Supplied data
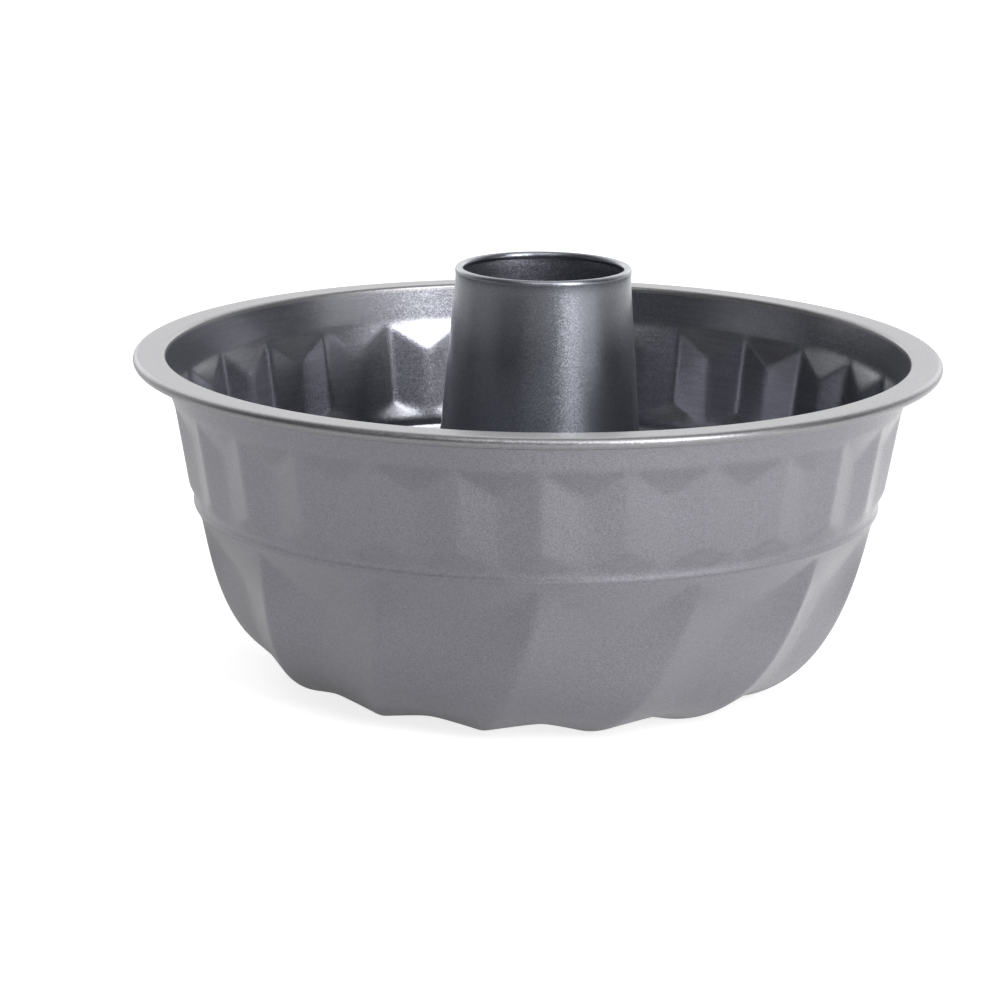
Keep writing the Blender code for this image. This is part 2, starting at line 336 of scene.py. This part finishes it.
def floor_rows():
    """Flats of the feet, and the ridges that fade out over the floor up to the seam's land."""
    land_edge = COLLAR_RADIUS + SEAM_LAND
    rows = []
    for radius in np.linspace(FOOT_RADIUS, land_edge, steps(FOOT_RADIUS - land_edge))[1:]:
        share = max(0.0, (FOOT_END - radius) / (FOOT_END - land_edge))
        ridge_height = FLOOR_HEIGHT * np.interp(share, *RIDGE_FADE)
        valley_height = VALLEY_LIFT + (FLOOR_HEIGHT - VALLEY_LIFT) * share
        angle = float(turned(radius - FOOT_RADIUS))
        rows.append(flute_row((radius, ridge_height), angle, (radius, valley_height), angle,
                              softness=LOWER_SOFTNESS))
    return rows


def collar_rows():
    """The flat land of the seam and the collar that turns down inside the tube's fold."""
    land_edge = COLLAR_RADIUS + SEAM_LAND
    angle = float(turned(land_edge - FOOT_RADIUS))
    centre = (COLLAR_RADIUS + SEAM_FILLET, FLOOR_HEIGHT - SEAM_FILLET)
    bend = arc(centre, SEAM_FILLET, math.pi / 2, math.pi)
    land = np.linspace((land_edge, FLOOR_HEIGHT), bend[0], LAND_ROWS + 2)[1:-1]
    end = np.array([[COLLAR_RADIUS, COLLAR_BOTTOM]])
    return [round_row(*point, angle) for point in np.concatenate([land, bend, end])]


def rounded(rows):
    """The same rows with their creases made round, by averaging each point with its neighbours."""
    grid = np.array(rows)
    lap = np.array([0, FLUTE_ANGLE, 0])[:, None]
    for _ in range(CREASE_PASSES):
        before = np.concatenate([grid[:, :, -1:] - lap, grid[:, :, :-1]], axis=2)
        after = np.concatenate([grid[:, :, 1:], grid[:, :, :1] + lap], axis=2)
        grid = grid / 2 + (before + after) / 4
        grid[1:-1] = grid[1:-1] / 2 + (grid[:-2] + grid[2:]) / 4
    return grid


def sheet_piece(name, grid, laps, materials, kinds, lean=0.0):
    """A sheet from a grid of (radius, angle, height) rows that repeats laps times round the axis. Each strip
    between two rows has a kind: its two faces get the materials (outer, inner) of that kind."""
    turns = np.arange(laps) * 2 * math.pi / laps
    radius = np.tile(grid[:, 0], laps)
    angle = np.concatenate([grid[:, 1] + turn for turn in turns], axis=1)
    height = np.tile(grid[:, 2], laps)
    points = np.stack([radius * np.sin(angle) + lean * height, -radius * np.cos(angle), height], axis=-1)
    row_count, column_count = radius.shape
    index = np.arange(row_count * column_count).reshape(row_count, column_count)
    beside = np.roll(index, -1, axis=1)
    faces = np.stack([index[:-1], index[1:], beside[1:], beside[:-1]], axis=-1).reshape(-1, 4)
    data = bpy.data.meshes.new(name)
    data.vertices.add(index.size)
    data.vertices.foreach_set("co", points.reshape(-1))
    data.loops.add(faces.size)
    data.loops.foreach_set("vertex_index", faces.reshape(-1))
    data.polygons.add(len(faces))
    data.polygons.foreach_set("loop_start", np.arange(0, faces.size, 4))
    data.update(calc_edges=True)
    data.validate()
    data.shade_smooth()
    data.polygons.foreach_set("material_index", np.repeat(np.array(kinds, dtype=np.int32), column_count))
    for material in [outer for outer, _ in materials] + [inner for _, inner in materials]:
        data.materials.append(material)
    piece = bpy.data.objects.new(name, data)
    bpy.context.collection.objects.link(piece)
    shell = piece.modifiers.new("Sheet", "SOLIDIFY")
    shell.thickness = SHEET
    shell.offset = -1
    shell.use_even_offset = True
    shell.material_offset = len(materials)
    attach(piece, "root")
    return piece


def fluted_bowl(outside, rim, inside):
    flutes = rounded(wall_rows() + lower_rows() + floor_rows())
    edge = np.array(rim_rows())
    grid = np.concatenate([edge, flutes, np.array(collar_rows())])
    kinds = [0] * len(edge) + [1] * (len(grid) - len(edge) - 1)
    piece = sheet_piece("fluted_bowl_sheet", grid, LOWER_FLUTES, [(outside, rim), (outside, inside)], kinds)
    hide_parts("fluted_bowl")
    return piece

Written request
Take the data above and return it exactly.

The reply
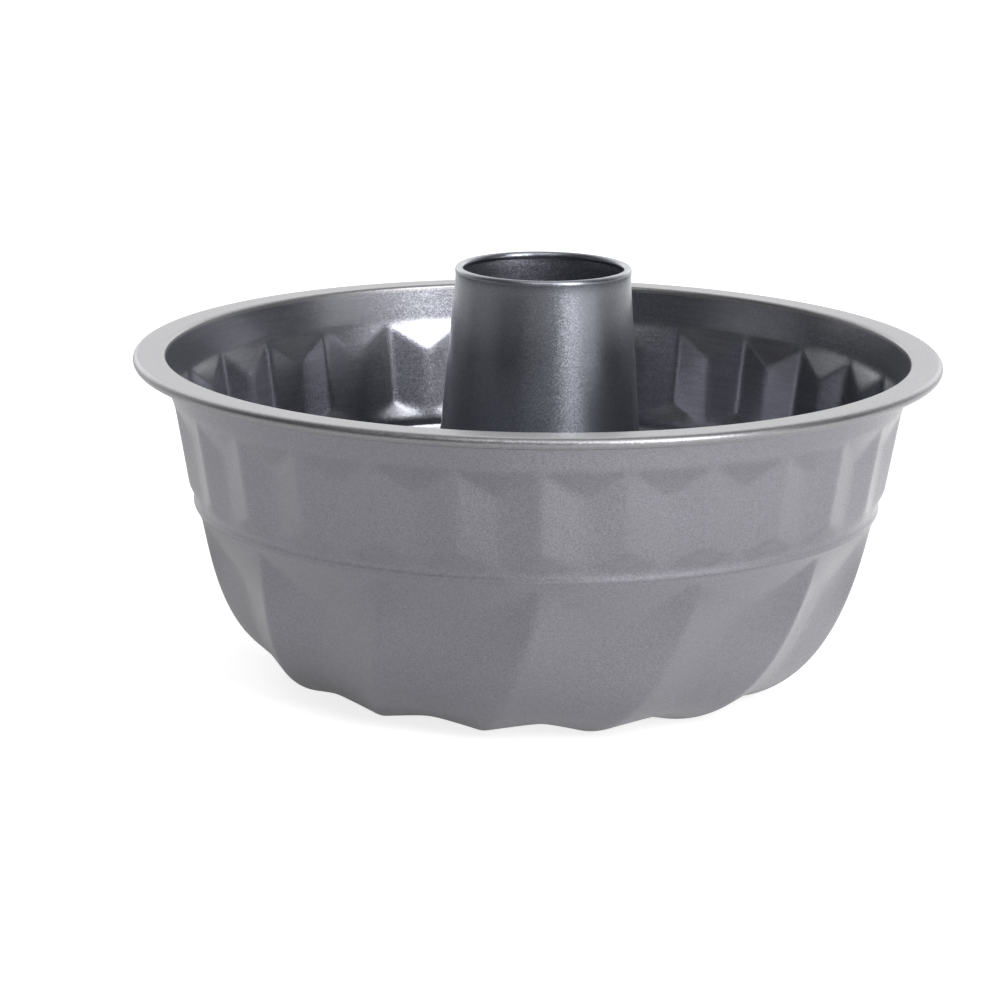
Keep writing the Blender code for this image. This is part 2, starting at line 336 of scene.py. This part finishes it.
def floor_rows():
    """Flats of the feet, and the ridges that fade out over the floor up to the seam's land."""
    land_edge = COLLAR_RADIUS + SEAM_LAND
    rows = []
    for radius in np.linspace(FOOT_RADIUS, land_edge, steps(FOOT_RADIUS - land_edge))[1:]:
        share = max(0.0, (FOOT_END - radius) / (FOOT_END - land_edge))
        ridge_height = FLOOR_HEIGHT * np.interp(share, *RIDGE_FADE)
        valley_height = VALLEY_LIFT + (FLOOR_HEIGHT - VALLEY_LIFT) * share
        angle = float(turned(radius - FOOT_RADIUS))
        rows.append(flute_row((radius, ridge_height), angle, (radius, valley_height), angle,
                              softness=LOWER_SOFTNESS))
    return rows


def collar_rows():
    """The flat land of the seam and the collar that turns down inside the tube's fold."""
    land_edge = COLLAR_RADIUS + SEAM_LAND
    angle = float(turned(land_edge - FOOT_RADIUS))
    centre = (COLLAR_RADIUS + SEAM_FILLET, FLOOR_HEIGHT - SEAM_FILLET)
    bend = arc(centre, SEAM_FILLET, math.pi / 2, math.pi)
    land = np.linspace((land_edge, FLOOR_HEIGHT), bend[0], LAND_ROWS + 2)[1:-1]
    end = np.array([[COLLAR_RADIUS, COLLAR_BOTTOM]])
    return [round_row(*point, angle) for point in np.concatenate([land, bend, end])]


def rounded(rows):
    """The same rows with their creases made round, by averaging each point with its neighbours."""
    grid = np.array(rows)
    lap = np.array([0, FLUTE_ANGLE, 0])[:, None]
    for _ in range(CREASE_PASSES):
        before = np.concatenate([grid[:, :, -1:] - lap, grid[:, :, :-1]], axis=2)
        after = np.concatenate([grid[:, :, 1:], grid[:, :, :1] + lap], axis=2)
        grid = grid / 2 + (before + after) / 4
        grid[1:-1] = grid[1:-1] / 2 + (grid[:-2] + grid[2:]) / 4
    return grid


def sheet_piece(name, grid, laps, materials, kinds, lean=0.0):
    """A sheet from a grid of (radius, angle, height) rows that repeats laps times round the axis. Each strip
    between two rows has a kind: its two faces get the materials (outer, inner) of that kind."""
    turns = np.arange(laps) * 2 * math.pi / laps
    radius = np.tile(grid[:, 0], laps)
    angle = np.concatenate([grid[:, 1] + turn for turn in turns], axis=1)
    height = np.tile(grid[:, 2], laps)
    points = np.stack([radius * np.sin(angle) + lean * height, -radius * np.cos(angle), height], axis=-1)
    row_count, column_count = radius.shape
    index = np.arange(row_count * column_count).reshape(row_count, column_count)
    beside = np.roll(index, -1, axis=1)
    faces = np.stack([index[:-1], index[1:], beside[1:], beside[:-1]], axis=-1).reshape(-1, 4)
    data = bpy.data.meshes.new(name)
    data.vertices.add(index.size)
    data.vertices.foreach_set("co", points.reshape(-1))
    data.loops.add(faces.size)
    data.loops.foreach_set("vertex_index", faces.reshape(-1))
    data.polygons.add(len(faces))
    data.polygons.foreach_set("loop_start", np.arange(0, faces.size, 4))
    data.update(calc_edges=True)
    data.validate()
    data.shade_smooth()
    data.polygons.foreach_set("material_index", np.repeat(np.array(kinds, dtype=np.int32), column_count))
    for material in [outer for outer, _ in materials] + [inner for _, inner in materials]:
        data.materials.append(material)
    piece = bpy.data.objects.new(name, data)
    bpy.context.collection.objects.link(piece)
    shell = piece.modifiers.new("Sheet", "SOLIDIFY")
    shell.thickness = SHEET
    shell.offset = -1
    shell.use_even_offset = True
    shell.material_offset = len(materials)
    attach(piece, "root")
    return piece


def fluted_bowl(outside, rim, inside):
    flutes = rounded(wall_rows() + lower_rows() + floor_rows())
    edge = np.array(rim_rows())
    grid = np.concatenate([edge, flutes, np.array(collar_rows())])
    kinds = [0] * len(edge) + [1] * (len(grid) - len(edge) - 1)
    piece = sheet_piece("fluted_bowl_sheet", grid, LOWER_FLUTES, [(outside, rim), (outside, inside)], kinds)
    hide_parts("fluted_bowl")
    return piece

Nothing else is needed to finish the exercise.